Problem to solve. Copy each line exactly. Leave nothing out.

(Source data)
------------------------------------------------------------

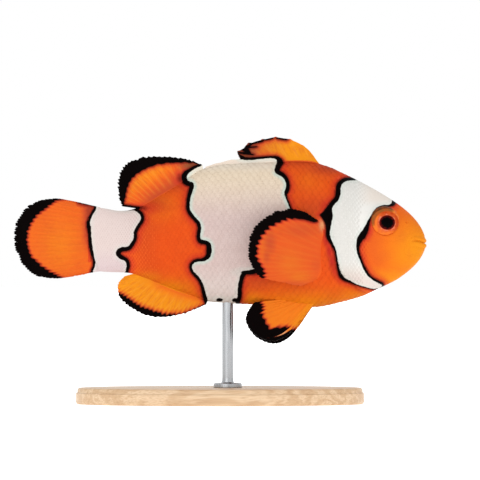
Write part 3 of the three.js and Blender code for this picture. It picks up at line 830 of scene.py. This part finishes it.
def eye_material():
    """A black pupil with a maroon edge in a broken pale ring. The iris is brown-orange, olive above and
    behind, and passes into the colour of the face below; its outer ring is painted lighter, as painted
    light against the shade at the socket's rim."""
    shader = Shader("fish_eye", Roughness=0.15, Specular_IOR_Level=GLOSS)
    radius, brow, flush = shader.facts("iris")
    mottle = shader.noise(0.7, 3)
    wander = shader.times(shader.math("SUBTRACT", shader.noise(0.5, 2), 0.5), 0.9)
    ragged = shader.math("ADD", radius, wander)
    ring = shader.over(colour(230, 120, 86), colour(200, 76, 40), mottle, 0.42, 0.56)
    inner = shader.over(colour(226, 106, 50), colour(202, 76, 32), flush, -0.6, 0.3)
    outer = shader.over(colour(240, 120, 44), colour(190, 66, 20), flush, -0.5, 0.5)
    iris = shader.over(ring, inner, ragged, PUPIL + 0.1, PUPIL + 0.3)
    iris = shader.over(iris, outer, radius, 1.8, 2.1)
    # Painted light: the iris's outer ring is lighter, against the shade at the rim of the eye's socket.
    iris = shader.over(iris, colour(248, 130, 44), radius, 2.2, 2.5)
    olive = shader.over(colour(186, 74, 30), colour(146, 86, 40), radius, 2.25, 2.5)
    olive = shader.over(olive, colour(84, 48, 24), radius, 2.8, 2.92)
    flecks = shader.ease(mottle, 0.45, 0.6, 0.5)
    iris = shader.mix(flecks, iris, colour(212, 92, 42))
    olive = shader.mix(shader.times(flecks, 0.4), olive, colour(212, 92, 42))
    above = shader.times(shader.ease(brow, 0.1, 0.5, 0.95), shader.ease(radius, 2.1, 2.4))
    pupil = shader.over(colour(2, 1, 2), colour(104, 14, 12), ragged, PUPIL - 0.6, PUPIL + 0.1)
    iris = shader.mix(above, iris, olive)
    return shader.finish(shader.over(iris, pupil, radius, PUPIL + 0.06, PUPIL - 0.06))


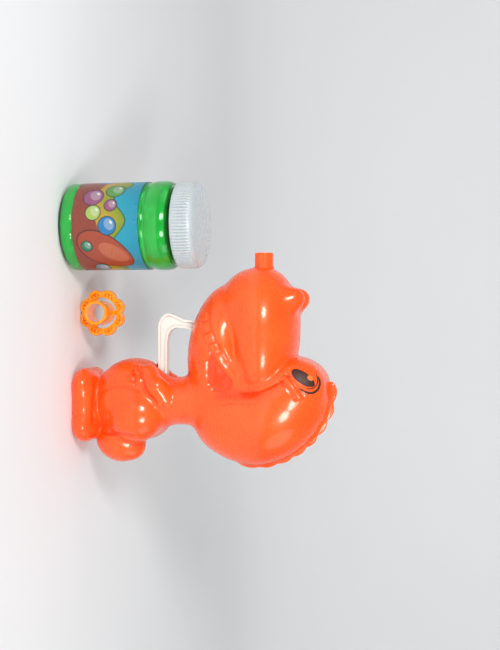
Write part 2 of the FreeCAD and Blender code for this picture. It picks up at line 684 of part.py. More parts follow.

------------------------------------------------------------

Written answer.
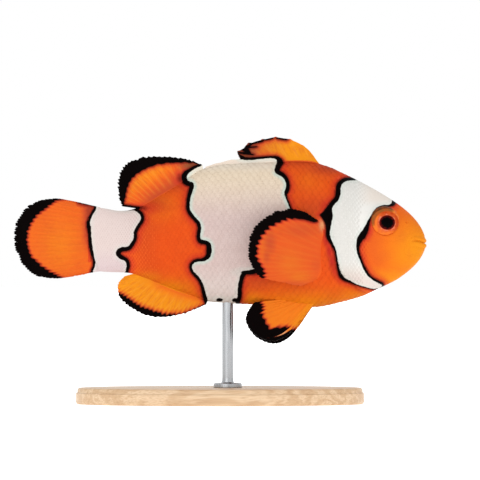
Write part 3 of the three.js and Blender code for this picture. It picks up at line 830 of scene.py. This part finishes it.
def eye_material():
    """A black pupil with a maroon edge in a broken pale ring. The iris is brown-orange, olive above and
    behind, and passes into the colour of the face below; its outer ring is painted lighter, as painted
    light against the shade at the socket's rim."""
    shader = Shader("fish_eye", Roughness=0.15, Specular_IOR_Level=GLOSS)
    radius, brow, flush = shader.facts("iris")
    mottle = shader.noise(0.7, 3)
    wander = shader.times(shader.math("SUBTRACT", shader.noise(0.5, 2), 0.5), 0.9)
    ragged = shader.math("ADD", radius, wander)
    ring = shader.over(colour(230, 120, 86), colour(200, 76, 40), mottle, 0.42, 0.56)
    inner = shader.over(colour(226, 106, 50), colour(202, 76, 32), flush, -0.6, 0.3)
    outer = shader.over(colour(240, 120, 44), colour(190, 66, 20), flush, -0.5, 0.5)
    iris = shader.over(ring, inner, ragged, PUPIL + 0.1, PUPIL + 0.3)
    iris = shader.over(iris, outer, radius, 1.8, 2.1)
    # Painted light: the iris's outer ring is lighter, against the shade at the rim of the eye's socket.
    iris = shader.over(iris, colour(248, 130, 44), radius, 2.2, 2.5)
    olive = shader.over(colour(186, 74, 30), colour(146, 86, 40), radius, 2.25, 2.5)
    olive = shader.over(olive, colour(84, 48, 24), radius, 2.8, 2.92)
    flecks = shader.ease(mottle, 0.45, 0.6, 0.5)
    iris = shader.mix(flecks, iris, colour(212, 92, 42))
    olive = shader.mix(shader.times(flecks, 0.4), olive, colour(212, 92, 42))
    above = shader.times(shader.ease(brow, 0.1, 0.5, 0.95), shader.ease(radius, 2.1, 2.4))
    pupil = shader.over(colour(2, 1, 2), colour(104, 14, 12), ragged, PUPIL - 0.6, PUPIL + 0.1)
    iris = shader.mix(above, iris, olive)
    return shader.finish(shader.over(iris, pupil, radius, PUPIL + 0.06, PUPIL - 0.06))


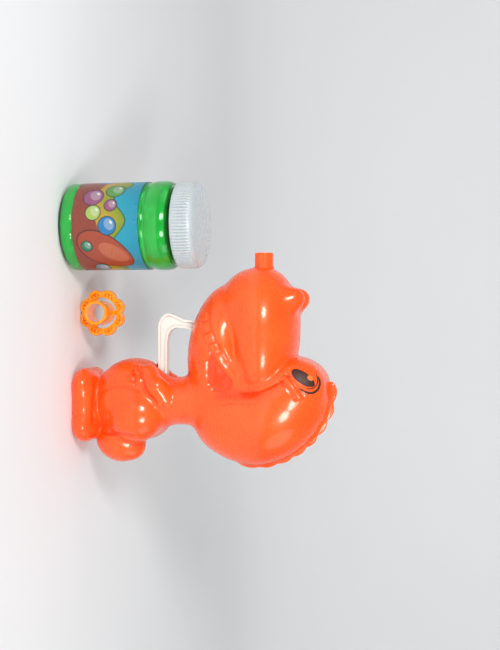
Write part 2 of the FreeCAD and Blender code for this picture. It picks up at line 684 of part.py. More parts follow.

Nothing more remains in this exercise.